Clouds to Break Your Heart
Until reading Eating the Sun, I never realized how much something as passive and distant as clouds determines my “fate,” but Sanders is right: clouds, which are likely to be covering two-thirds of the planet at any given time, determine whether I go out, what transportation I use, what I wear, and how I spend my weekend. She explains that clouds are difficult for meteorologists to predict. Just how difficult? Pick up a copy of The Weather Machine: A Journey Inside the Forecast by Andrew Blum, on sale June 25th of this year.
You Are Mostly Bacteria
Sanders tells us that the ratio of bacteria cells to the rest of the cells in your body is about one to one (despite reportings that it is ten to one). She tells us that gut flora are connected to the brain by your enteric nervous system, which acts independently from your central nervous system. Your gut flora can influence your behavior, perception of the world, and mood. Ed Young’s 2016 New York Times bestselling I Contain Multitudes: The Microbes Within Us and a Grander View of Life about the role of bacteria and other microbes living inside us has gotten rave reviews from the NYT Book Review, Wall Street Journal, and The Guardian.
It Was Only a Dream
I was fascinated to read in Eating the Sun that the energy conserved by sleeping when compared to staying up all night is the equivalent of eating or not eating a small piece of cheese! Turns out that sleeping’s benefit is not about energy. It is probably more to do with information processing. Drawing on fresh and forgotten research, Alice Robb’s Why We Dream: The Transformative Power of Our Nightly Journey is a revelatory foray into the new science of dreams—how they work, what they’re for, and how we can reap the benefits of our own nocturnal life. Why We Dream is out in hardcover now and is coming to paperback this November.
Evolution
Sanders explains how Charles Darwin, with his book On the Origin of Species, introduced the idea that populations evolve slowly over generations, adaptation being the driving direction of that evolution. Some popular science readers will shy away from reading the “master” works like Darwin’s books, perhaps because they think it won’t be accessible, but his books are surprisingly relevant and readable today.
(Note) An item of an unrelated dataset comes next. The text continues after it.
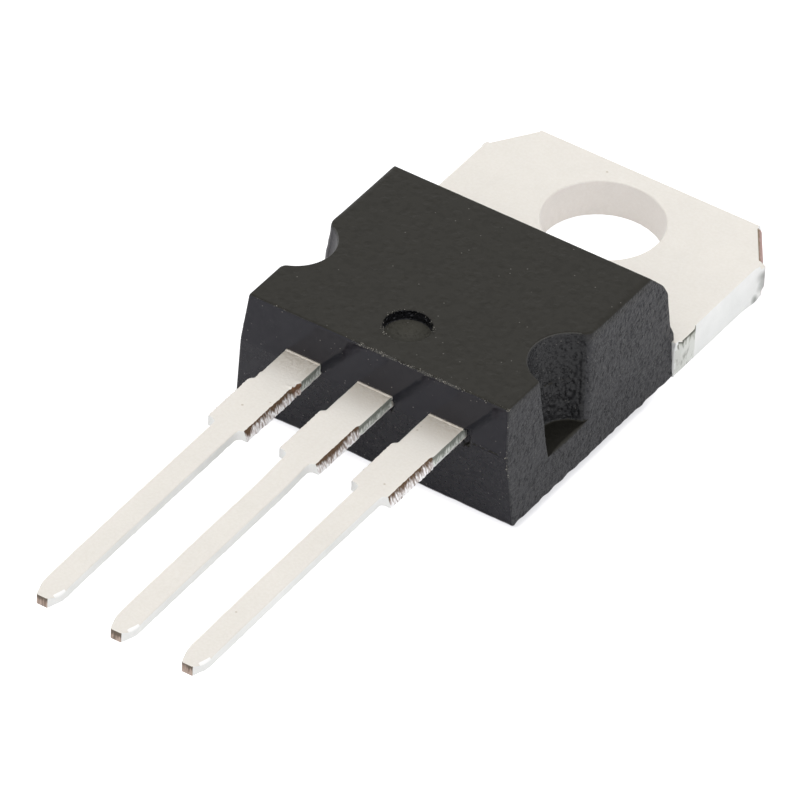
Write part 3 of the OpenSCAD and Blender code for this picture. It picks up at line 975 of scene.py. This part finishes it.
for face, share in zip(body.data.polygons, mask.data):
    at, normal = face.center / MM, face.normal
    in_notch = ledge - 0.01 < at.z < top - edge_drop and notch_front < at.y < notch_rear and (
        abs(at.x) < between(half_back, half_top, at.z / top) - 0.1)
    in_mark = top - 0.01 - mark_deep < at.z < top - 0.01 and (
        math.hypot(at.x - mark_x, at.y - mark_y) < mark_r + 0.05)
    at_rim = 0.35 < normal.z < 0.8 and top - 0.06 < at.z and (
        notch_front < at.y < notch_rear - 0.2 and abs(at.x) < half_top - 0.25)
    at_brow = at.z > top - 0.11 and at.y < lead_root + 0.35 and 0.2 < normal.z < 0.95 and (
        -0.95 < at.x < 3.0) and noise.noise(at * 5) > -0.15
    faded = (0.38 if at.y > rubbed_from else 0.2) * ramp(at.z, top - 0.5, top - 0.1)
    share.value = max(ramp(normal.z, 0.1, 0.75), faded)
    # A paler tone on the notches' rims and the front top edge: partly wear, partly a painted
    # highlight.
    if at_rim or at_brow:
        face.material_index = RUBBED_WITH_PAINTED_HIGHLIGHT
    # The mark's floor gets painted light against its recess's shade, and its wall painted shade.
    elif in_mark:
        face.material_index = PIN_FACE_PAINTED_LIGHTER if normal.z > 0.7 else PIN_WALL_PAINTED_DARK
    elif in_notch and normal.z < 0.7:
        face.material_index = POCKET if at.x > 0 else WORN_POCKET
    elif normal.y < -0.9:
        face.material_index = POLISHED
    else:
        face.material_index = OUTSIDE
soften(body, 45)
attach(body, "root")
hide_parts("moulded_body")

# ---- Exposed filler grains ----
# Silica grains bared where the sharp edges of the moulding chipped as it left the cavity:
# along the front edge of the top face, down the front right corner, and round the mark that
# the ejector pin left.
grain_count, grain_seed = 4500, 7
grain_scatter, grain_small, grain_large = 0.045, 0.004, 0.023
brow_y, brow_z = lead_root + front_top + 0.02, top - 0.03
# Places along a path, each with the share of its grains that are bare.
edge_path = [((x, brow_y, brow_z), wear) for x, wear in (
    (-4.5, 0.01), (-3.6, 0.01), (-3.5, 0.06), (-3.2, 0.01), (-2.4, 0.0), (-2.2, 0.06),
    (-1.9, 0.01), (-1.1, 0.03), (-0.8, 0.35), (0.2, 0.5), (1.4, 0.4), (2.6, 0.4), (3.1, 0.1),
    (3.6, 0.12), (4.2, 0.03), (half_top - 0.02, 0.2))]
edge_path += [((between(half_back, half_top, z / top) - 0.01, front_at(z) + 0.01, z), wear)
              for z, wear in ((4.32, 0.25), (4.2, 0.02), (3.9, 0.02), (3.8, 0.25), (3.6, 0.02),
                              (3.0, 0.02), (2.85, 0.2), (2.6, 0.08), (2.3, 0.2), (1.8, 0.12),
                              (1.6, 0.01), (0.2, 0.01))]
mark_path = []
for degrees, wear in ((-150, 0.01), (-135, 0.1), (-120, 0.22), (-105, 0.05), (-90, 0.0),
                      (0, 0.0), (8, 0.05), (20, 0.18), (32, 0.03), (80, 0.01), (126, 0.02),
                      (150, 0.05), (185, 0.01), (209, 0.01)):
    a = math.radians(degrees)
    mark_path.append(((mark_x + (mark_r + 0.03) * math.cos(a),
                       mark_y + (mark_r + 0.03) * math.sin(a), top - 0.01), wear))

scatter = bpy.data.node_groups.new("grains_along_a_path", "GeometryNodeTree")
grain_inputs = {}
for name, kind in (("Path", "NodeSocketGeometry"), ("Count", "NodeSocketInt"),
                   ("Scatter", "NodeSocketFloat"), ("Smallest", "NodeSocketFloat"),
                   ("Largest", "NodeSocketFloat"), ("Seed", "NodeSocketInt"),
                   ("Material", "NodeSocketMaterial")):
    socket = scatter.interface.new_socket(name, in_out="INPUT", socket_type=kind)
    grain_inputs[name] = socket.identifier
scatter.interface.new_socket("Grains", in_out="OUTPUT", socket_type="NodeSocketGeometry")
given = add(scatter, "NodeGroupInput").outputs


def chance(kind, low, high, step):
    """A random float or vector for each point, from the group's own seed plus a step."""
    seed = add(scatter, "Math", {0: given["Seed"], 1: step})
    return add(scatter, "FunctionNodeRandomValue", {"Min": low, "Max": high, "Seed": seed},
               data_type=kind)


path = add(scatter, "GeometryNodeMeshToCurve", {"Mesh": given["Path"]})
even = add(scatter, "GeometryNodeResampleCurve", {"Curve": path, "Count": given["Count"]})
dots = add(scatter, "GeometryNodeCurveToPoints", {"Curve": even}, mode="EVALUATED")
offset = add(scatter, "VectorMath",
             {0: chance("FLOAT_VECTOR", (-1, -1, -1), (1, 1, 1), 0), "Scale": given["Scatter"]},
             operation="SCALE")
strewn = add(scatter, "GeometryNodeSetPosition", {"Geometry": dots, "Offset": offset})
worn = add(scatter, "GeometryNodeInputNamedAttribute", {"Name": "wear"}, data_type="FLOAT")
whole = add(scatter, "FunctionNodeCompare", {0: chance("FLOAT", 0, 1, 1), 1: worn},
            data_type="FLOAT", operation="GREATER_THAN")
bared = add(scatter, "GeometryNodeDeleteGeometry", {"Geometry": strewn, "Selection": whole})
grain = add(scatter, "GeometryNodeMeshIcoSphere", {"Subdivisions": 1})
mostly_small = add(scatter, "Math", {0: chance("FLOAT", 0, 1, 2), 1: 3}, operation="POWER")
size = add(scatter, "MapRange",
           {"Value": mostly_small, "To Min": given["Smallest"], "To Max": given["Largest"]})
shape = add(scatter, "VectorMath",
            {0: chance("FLOAT_VECTOR", (0.6, 0.6, 0.6), (1.2, 1.2, 1.2), 3), "Scale": size},
            operation="SCALE")
placed = add(scatter, "GeometryNodeInstanceOnPoints",
             {"Points": bared, "Instance": grain,
              "Rotation": chance("FLOAT_VECTOR", (0, 0, 0), (6.28, 6.28, 6.28), 4),
              "Scale": shape})
solid_grains = add(scatter, "GeometryNodeRealizeInstances", {"Geometry": placed})
coloured = add(scatter, "GeometryNodeSetMaterial",
               {"Geometry": solid_grains, "Material": given["Material"]})
add(scatter, "NodeGroupOutput", {"Grains": coloured})

# Clear grains look milky where they are broken, and darker where resin still clings to them.
silica, tree = new_material("fused_silica_dusted_with_epoxy")
place = add(tree, "TexCoord").outputs["Object"]
cling = add(tree, "TexNoise", {"Vector": place, "Scale": 1 / (0.08 * MM), "Detail": 2})
dust = add(tree, "MapRange", {"Value": cling, "From Min": 0.35, "From Max": 0.65})
milky = add(tree, "Mix", {"Factor": dust, "A": linear("#504e4a"), "B": linear("#928e85")},
            data_type="RGBA")
glassy = add(tree, "BsdfPrincipled", {"Base Color": milky, "Roughness": 0.35})
add(tree, "OutputMaterial", {"Surface": glassy})

mesh = bpy.data.meshes.new("grain_path")
both_paths = edge_path + mark_path
mesh.from_pydata([Vector(p) * MM for p, wear in both_paths],
                 [(i, i + 1) for i in range(len(both_paths) - 1) if i + 1 != len(edge_path)],
                 [])
wear = mesh.attributes.new("wear", "FLOAT", "POINT")
wear.data.foreach_set("value", [wear for p, wear in both_paths])
grains = put("exposed_silica_grains", mesh)
modifier = grains.modifiers.new("grains", "NODES")
modifier.node_group = scatter
for name, value in (("Count", grain_count), ("Scatter", grain_scatter * MM),
                    ("Smallest", grain_small * MM), ("Largest", grain_large * MM),
                    ("Seed", grain_seed), ("Material", silica)):
    modifier[grain_inputs[name]] = value
settle(grains)
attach(grains, "root")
Eating the Sun also talks specifically about human evolution, as does Darwin’s The Descent of Man. There are at least a dozen other species of early humans that existed, says Sanders, some that even lived at the same time is Homo sapiens. If you are indeed looking for a modern day book on human evolution, I recommend Adam Rutherford’s A Brief History of Everyone Who Ever Lived or his more recent Humanimal. You will learn that you have Neanderthal DNA in you, perhaps even Denisovan DNA as well.
Periodically
Eating the Sun gives us this handy trick to reading the periodic table: Elements above 92 are man-made. Interestingly, there are some scientists who believe there isn’t a limit to how many elements can be added to the periodic table, since their properties are predicted here, while others think there is a point where atoms simply cannot get any heavier. Chemistry gets the short end of the stick when it comes to pop science books, so I was glad to see chemist Tim James publish last month a “quirky illustrated guide” to how the periodic table relates to real life. Publishers Weekly describes Elemental: How the Periodic Table Can Now Explain (Nearly) Everything as an “accessible peak into the history of chemistry and the periodic table” that can be enjoyed by a wide audience.